2. Evaluate the Significance: Assess the materiality of the issue in question. Is it likely to significantly affect your investment decision-making or the company’s financial position? Understanding the magnitude and scope of the issue is essential when deciding on next steps.
3. Consider the Auditor’s Professional Judgment: Remember that a qualified opinion doesn’t necessarily indicate fraudulent or deceitful practices, but rather an area where the auditor was unable to give an unqualified opinion due to the reasons mentioned earlier. The auditor’s professional judgment is crucial in determining whether the issue is material and requires further investigation.
4. Consult with Experts: In cases where you are uncertain about the implications of a qualified opinion, it’s wise to seek advice from financial or accounting experts. They can help interpret the meaning behind the auditor’s statement and provide valuable insights based on their expertise.
5. Request Additional Information: If necessary, request additional information from the company or its auditors to better understand the issue and its implications. This may include clarifications on any footnote disclosures, management commentary, or other supporting documentation.
6. Follow Up with Management: Engage in dialogue with company management about the issue and their plans for addressing it. Understanding their perspective and response can help inform your investment decision or professional recommendations.
7. Stay Informed: Keep abreast of any updates or developments related to the company and the issue at hand. Regularly review their financial statements, press releases, and regulatory filings to assess how they are addressing the matter.
8. Adjust Your Investment Decision-Making: Based on your evaluation of the issue and its potential impact, consider adjusting your investment strategy accordingly. This may include reallocating assets, changing investment objectives, or modifying risk profiles.
In conclusion, a qualified opinion in an auditor’s report requires careful consideration and response from investors and financial professionals. By following these best practices, you can effectively assess the implications of a qualified opinion and make informed decisions based on accurate and relevant information.
FAQ: Addressing Common Questions on Qualified Opinions
A qualified opinion is a crucial aspect of the auditing process and plays a significant role in providing assurance regarding a company’s financial statements. Here, we answer some frequently asked questions about qualified opinions to help investors and financial professionals better understand their implications.
1) What is a Qualified Opinion?
A qualified opinion is an auditor’s statement that the financial statements of a corporate client are fairly presented, with the exception of a specified area. It indicates that there was either a scope limitation, an issue discovered in the audit of the financials that were not pervasive, or inadequate footnote disclosures.
2) How does a Qualified Opinion differ from other types of auditor opinions?
The main differences between qualified and other types of opinions lie in their implications:
– An unqualified opinion indicates that the financial statements are free from material misstatements.

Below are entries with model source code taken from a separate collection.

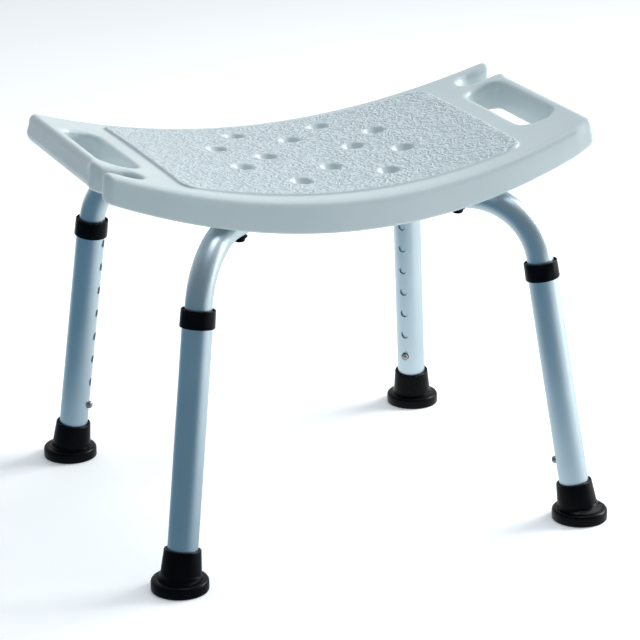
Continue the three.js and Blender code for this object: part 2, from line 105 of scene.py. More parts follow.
DRAIN_CENTRES = (
    (83.1 * MM, 34.1 * MM),
    (83.1 * MM, -34.1 * MM),
    (45.5 * MM, 0.0),
    (44.8 * MM, 85.8 * MM),
    (44.8 * MM, -85.8 * MM),
    (0.0, 51.5 * MM),
)
DRAIN_RADIUS = 4 * MM
DIMPLE_RADIUS = 11 * MM
DIMPLE_DEPTH = 6 * MM
DIMPLE_CURVE = 1.3  # over 1, so that the lip is soft
VENT_RADIUS = 3 * MM
VENT_CENTRE = (0.0, -12 * MM)
VENT_DEPTH = 10 * MM

SKIRT_WIDTH = 12 * MM
RECESS_DEPTH = 8 * MM
RECESS_HALF_LENGTH = 183 * MM
RECESS_RADIUS = 10 * MM
CHANNEL_RADIUS = 13.3 * MM
CHANNEL = (66 * MM, 192 * MM)  # from the middle of the stool

OUTLINE_STEP = 4 * MM  # longest edge of the seat's outlines
TOP_SPACING = 2.8 * MM  # between the points of the upper surface
UNDER_SPACING = 2.4 * MM

# Legs.
LEVEL_TUBE_Z = 318.1 * MM
BEND_RADIUS = 68 * MM
TUBE_END_FROM_CENTRE = 70 * MM
OUTER_TUBE_RADIUS = 14.3 * MM
INNER_TUBE_RADIUS = 12.7 * MM
TUBE_WALL = 1.3 * MM
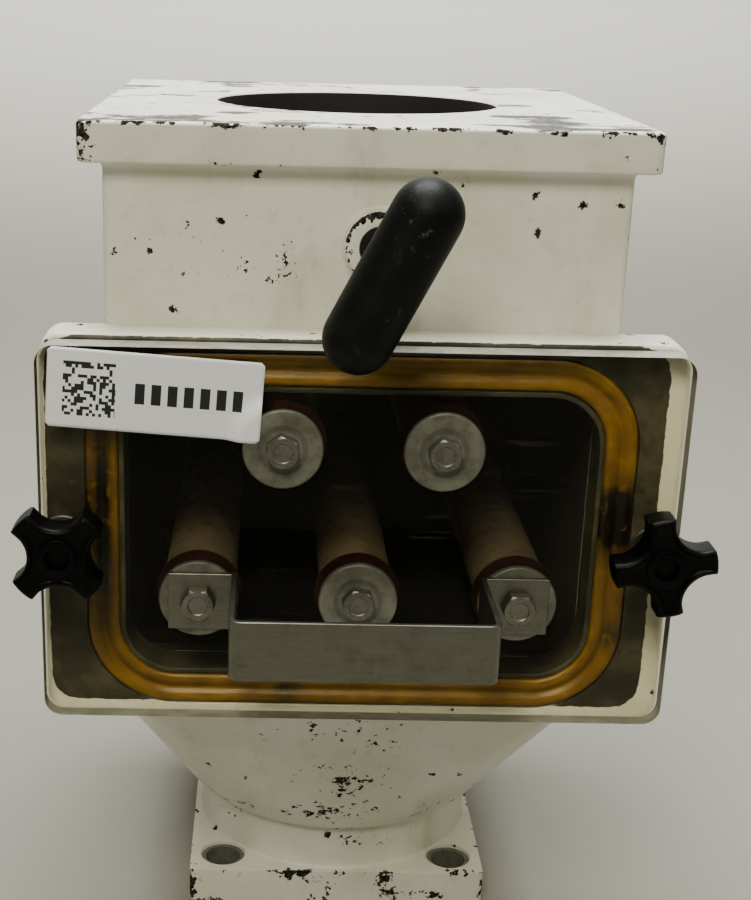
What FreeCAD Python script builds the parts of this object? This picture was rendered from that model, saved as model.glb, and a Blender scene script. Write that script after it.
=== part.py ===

– Adverse opinions suggest that the financial statements include material misstatements that require restatement.
– Disclaimers indicate that no opinion over the financial statements could be determined due to insufficient evidence.
3) What can cause an auditor to issue a Qualified Opinion?
An auditor may issue a qualified opinion if they encounter issues such as:
– Deviations from GAAP, provided the misstatements are not pervasive.
– Limitations of scope that prevent the auditor from obtaining sufficient evidence.
– Inadequate footnote disclosures.
4) Is a Qualified Opinion acceptable to investors and lenders?
Yes, a qualified opinion is generally still acceptable to lenders, creditors, and investors. However, it may impact a company’s perceived financial health and credibility, potentially requiring further investigation or explanation.
5) How can investors and financial professionals interpret a Qualified Opinion?
To better understand the implications of a qualified opinion, investors and financial professionals should:
– Identify the specific issue(s) raised by the auditor.
– Evaluate the potential impact on financial statement users and decision-making processes.
– Consider any corrective actions taken by the company to address the issues identified in the auditor’s report.
6) How might a Qualified Opinion affect the decision-making process?
When encountering a qualified opinion, investors and financial professionals should consider whether:
– The impact of the issue on the overall financial statements is material or immaterial.
– Additional information may be required to assess the validity and significance of the issue.
– The auditor’s conclusion accurately reflects the facts presented in the company’s financial statements.